Is there a modern cultural phenomenon more widely reviled than political correctness? In the forty years it's been with us, I can't recall a single person claiming to like it.

   So why hasn't it gone away? Why, unlike big hair, fat ties, and Qiana shirts, does political correctness never go out of style?

   Because political correctness plays a vital role in our increasingly-diverse society, a role vacated by our long-gone cultural core: It protects and defends the honor of groups in that society.

   That's right, political correctness is not about preventing offense, it's about defending honor.

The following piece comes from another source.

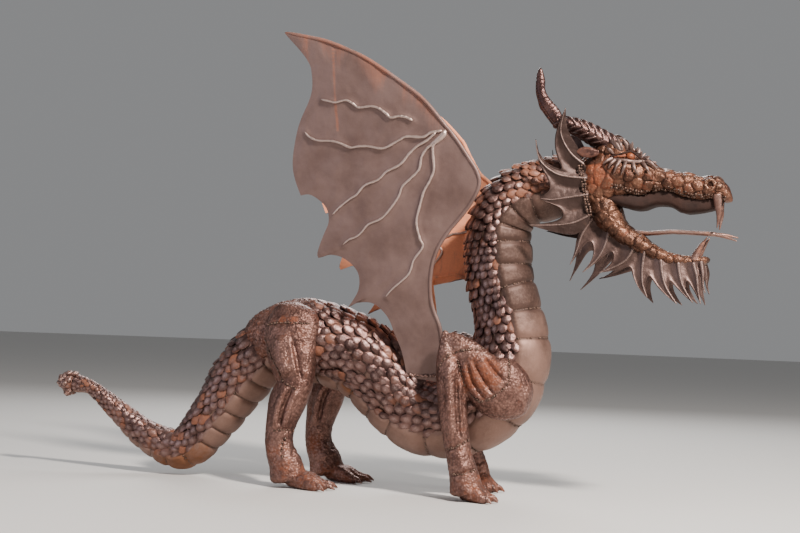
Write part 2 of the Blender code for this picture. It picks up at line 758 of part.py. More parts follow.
def make_dragon():
    clear_scene()
    scale_steel = steel("scale steel", (0.22, 0.13, 0.11), 0.5, 0.7)
    skin_steel = steel("skin steel", (0.20, 0.11, 0.08), 0.65, 0.6)
    wing_steel = steel("wing steel", (0.24, 0.15, 0.13), 0.55, 0.6)
    dark_steel = steel("dark steel", (0.05, 0.03, 0.02), 0.7, 0.5)
    fang_steel = steel("fang steel", (0.35, 0.28, 0.26), 0.4, 0.8)
    eye_rust = steel("eye rust", (0.55, 0.22, 0.06), 0.5, 0.3)

    body = make_body(scale_steel)
    head = deep_loft("head", HEAD_STATIONS, HEAD_SIDES, skin_steel)
    fit_against(head, body)
    jaw = make_jaw(head, body, skin_steel)
    palate = deep_loft("palate", PALATE_STATIONS, PALATE_SIDES, dark_steel)
    fit_against(palate, head, jaw)
    make_tongue(jaw, head, skin_steel)

    left_beard_ribs = lengthened(BEARD_RIBS, LEFT_BEARD_REACH)
    right = (RIGHT, "right", 0, 0, 0, 0, 0, 0, WING_FRONT_EDGE, BEARD_RIBS)
    left = (
        LEFT, "left", HINDLEG_STAGGER, FORELEG_STAGGER, FAR_FOOT_TURN, HORN_STAGGER, HORN_LIFT, WING_SWEEP_BACK,
        LEFT_WING_FRONT_EDGE, left_beard_ribs,
    )
    for variant in (right, left):
        side, label, hind_shift, fore_shift, foot_turn, horn_shift, horn_lift, sweep, front_edge, beard_ribs = variant
        make_hindleg("hindleg_" + label, side, hind_shift, body, skin_steel)
        make_foreleg("foreleg_" + label, side, fore_shift, foot_turn, body, skin_steel)
        make_wing("wing_" + label, side, sweep, front_edge, body, wing_steel)
        horn = make_horn("horn_" + label, side, horn_shift, horn_lift, head, scale_steel)
        frill = webbed_fan("frill_" + label, FRILL_RIBS, FRILL_EDGE, frill_place(side), wing_steel)
        fit_against(frill, head, body, jaw)
        make_ear("ear_" + label, side, (head, frill, horn), skin_steel)
        beard_edge = webbed_outline(beard_ribs, BEARD_WEBS)
        beard = webbed_fan("beard_" + label, beard_ribs, beard_edge, beard_place(side), wing_steel)
        fit_against(beard, jaw, head, body)
        eye_ring = make_eye_ring("eye_ring_" + label, side, (head, horn), skin_steel)
        make_eye("eye_" + label, side, eye_ring, head, eye_rust)
        make_nostril("nostril_" + label, side, head, skin_steel)
        make_fang("upper_fang_" + label, UPPER_FANG, side, UPPER_FANG_DISTANCE, (head, palate), fang_steel)
        make_fang("lower_fang_" + label, LOWER_FANG, side, LOWER_FANG_DISTANCE, (jaw,), fang_steel)


make_dragon()
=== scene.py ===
"""The looks of a garden dragon welded from sheet steel and left to rust.

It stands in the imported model's frame: +X runs from tail to head, +Y is the dragon's left side, and the
photograph shows its right. Stations are in millimetres of a dragon DRAWN_LENGTH long; the frame's own length
sets the real size.
"""
from math import atan, cos, pi, radians, sin

import bpy
import numpy as np
from mathutils import Matrix, Vector
from mathutils.bvhtree import BVHTree
from mathutils.kdtree import KDTree


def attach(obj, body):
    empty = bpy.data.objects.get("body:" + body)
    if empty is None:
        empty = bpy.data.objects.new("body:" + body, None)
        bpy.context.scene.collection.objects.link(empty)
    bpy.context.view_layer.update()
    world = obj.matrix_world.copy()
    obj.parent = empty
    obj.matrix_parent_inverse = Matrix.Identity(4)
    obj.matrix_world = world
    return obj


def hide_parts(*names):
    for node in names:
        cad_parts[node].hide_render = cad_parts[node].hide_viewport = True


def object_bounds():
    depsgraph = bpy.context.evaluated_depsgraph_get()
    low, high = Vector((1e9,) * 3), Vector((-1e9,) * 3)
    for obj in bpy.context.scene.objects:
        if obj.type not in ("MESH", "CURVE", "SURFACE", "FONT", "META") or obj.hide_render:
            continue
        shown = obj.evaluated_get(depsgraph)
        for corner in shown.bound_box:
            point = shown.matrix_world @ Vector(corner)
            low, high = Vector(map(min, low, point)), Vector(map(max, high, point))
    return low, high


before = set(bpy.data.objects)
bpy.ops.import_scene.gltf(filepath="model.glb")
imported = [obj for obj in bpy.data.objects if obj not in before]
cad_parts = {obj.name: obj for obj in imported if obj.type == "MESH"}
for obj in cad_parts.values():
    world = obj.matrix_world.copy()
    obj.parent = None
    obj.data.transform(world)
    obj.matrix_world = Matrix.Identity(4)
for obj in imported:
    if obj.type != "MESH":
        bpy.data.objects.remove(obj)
CAD_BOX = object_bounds()
# The stations draw a dragon whose box is this long, so one of their millimetres is MM metres here
DRAWN_LENGTH = 2124.7
MM = (CAD_BOX[1].x - CAD_BOX[0].x) / DRAWN_LENGTH
RIGHT = -1
LEFT = 1
SIDES = (RIGHT, LEFT)
chance = np.random.default_rng(11)

# Small steps on a curve: one for its course at a place, one for going along the body
COURSE_STEP = 0.02
STRIDE = 0.05

# Tail, torso and neck from tail tip to skull: x, z, half depth, half width
BODY_STATIONS = [
    (-1064, 276, 12, 10), (-1052, 270, 26, 20), (-1034, 268, 33, 24), (-1008, 266, 27, 21),
    (-950, 250, 21, 21), (-852, 182, 33, 31), (-742, 110, 47, 45), (-619, 86, 63, 60),
    (-521, 191, 77, 73), (-432, 319, 93, 86), (-330, 424, 99, 96), (-215, 438, 122, 108),
    (-41, 387, 118, 110), (89, 277, 119, 110), (170, 231, 119, 112), (275, 248, 130, 116),
    (368, 318, 132, 118), (414, 424, 115, 106), (400, 540, 99, 95), (372, 635, 98, 95),
    (364, 730, 98, 93), (364, 798, 93, 86), (392, 850, 93, 80), (436, 885, 93, 74),
    (499, 904, 90, 68), (571, 920, 84, 62), (630, 930, 76, 56),
]
LAST_PLACE = len(BODY_STATIONS) - 1
# Places on the body's curve: the tail's end, the neck's start, the rump's saddle, and where scales are rusty
TAIL_PLACE = 9.5
NECK_PLACE = 17.5
RUMP_PLACES = (9.8, 11.1)
RUMP_FRONT = (10.5, 12.4)
NAPE_PLACE = 21.8
# How deep the saddle's rim is sunk into the body, and how far its middle rises from there
SADDLE_SUNK = 22
SADDLE_RISE = 25
# Painted shade: the neck's plates get darker from the one height to the other
NECK_PAINTED_SHADE_HEIGHTS = (330, 590)
NECK_BEGINS_X = 200
TAIL_END_BEADS = 34

# Belly plates: their pitch is a share of the body's half depth and a base
PLATE_PITCH_SHARE = 0.50
PLATE_PITCH_BASE = 24
FIRST_PLATE_PLACE = 0.5
FULL_RELIEF_DEPTH = 60
PLATE_BULGE = 8
BELLY_PLACES = (0, 4.5, 6.5, 8.5, 11.0, 12.3, 13.6, 17, 20, 26)
BELLY_HALF_ANGLES = [radians(angle) for angle in (34, 40, 68, 68, 44, 46, 66, 70, 80, 76)]
BELLY_EDGE = radians(4)
TICK_PITCH = 7
SCALE_BED = 8
# Rust on the belly: x, z, radius and how much
BELLY_RUST = [(-48, 308, 34, 1.0), (-640, 30, 90, 0.85), (-560, 70, 60, 0.75)]

# Scales: a column's greatest width for the body's half depth, and a row's pitch as a share of that width
SCALE_WIDTHS = [(20, 13), (30, 17), (50, 23), (75, 26), (92, 27), (100, 29), (130, 30)]
NECK_SCALE_WIDTH = 26
SCALE_PITCH = 0.92
SCALE_OVERLAP = 1.05
SCALE_LIFT = radians(14)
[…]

   Let's be honest with ourselves. When some ignorant jackass makes a politically incorrect comment about Blacks, or gays, or Jews or Muslims, are we really offended? I think most of us, the vast majority of us, consider the source and are amused. Inside we're amused. Outside we're outraged, because if we're not, if we don't make an ostentatious display of our wounded morality, then we're letting down the team.

   I doubt if a single homosexual had his day ruined by Duck Dynasty's Phil Robertson's biblical bile spewed on the pages of GQ. If anyone was offended it was likely his own family, having their good name besmirched like that. What must poor Mother Duck Dynasty think?

   But no group can take an insult like Phil's and let the perpetrator get away with it Scot free (apologies to William Wallace.) No one was offended, but the honor of the group was.

   And, when you've been through what the gays have, historically, or African-Americans or Jews, you need to be sensitive to insults. You have good reason to be zealous about your honor. You can't let an a-hole take a dump on your people and not respond, no matter how insignificant the dumpster.

   We call that process political correctness and everybody hates it. But it's all pretend. We don't hate political correctness, we demand it.

   Conservatives complain, with dreary frequency, that they are the chosen targets of political correctness. But when Alex Baldwin and Melissa Harris Perry, two dyed-in-the-wool liberals, said some stupid things on MSNBC and got themselves in trouble with the political correctness police, what did those anti PC conservatives do? They blew out their elbows hurling PC darts at those liberals.

   The point is, when your group is dissed in public and you have the opportunity to assuage its honor by pillorying the offender with a torrent of political correctness, you take it. Liberal or conservative, black or white, gay or straight, we never miss our chance.

   Political correctness, tedious as it may be, is a small price to pay for keeping the peace between large groups of outraged people. We hate it but we need it, and if our consistent resort to it over the last half century is any evidence, we want to keep it.

   Can political correctness be exploited and abused, making victims of innocent civilians? Of course it can. You show me any authority in the history of mankind, from cops to kings, and I'll show you abuses of power and innocent victims.

   But we don't abolish the cops because of police brutality and we don't outlaw religion because of the Inquisition. Nobody wants to live in a society without enforced standards of civility, for a very good reason.

   Disrespect is a killer. It's bad enough on the street, where half the murders are incited by some knucklehead disrespecting some other knucklehead. Now take that concept and multiply it by several million and you begin to get an idea of how dangerous an unanswered group insult can be.

   You can walk through history, stepping on the skulls of humans beings slain in the name of honor for the past five thousand years, and your feet will never touch the ground.

   Honor will defend itself; the only question is how. Compared with all the other atrocious ways of defending group honor that humans have perpetrated on one another since time began, political correctness is positively benign.

   All in all, I'll take political correctness. I think it's the civilized way to go.

   I'm sure, at the moment, that Phil Robertson doesn't agree with me. But let him consider; he could be Salman Rushdie. I think old Phil would take a PC beating over a fatwa eight days a week.

   But the whole world hasn't yet bought into the political correctness method of conflict resolution. I would strongly urge Mr. Robertson not to burn a Koran.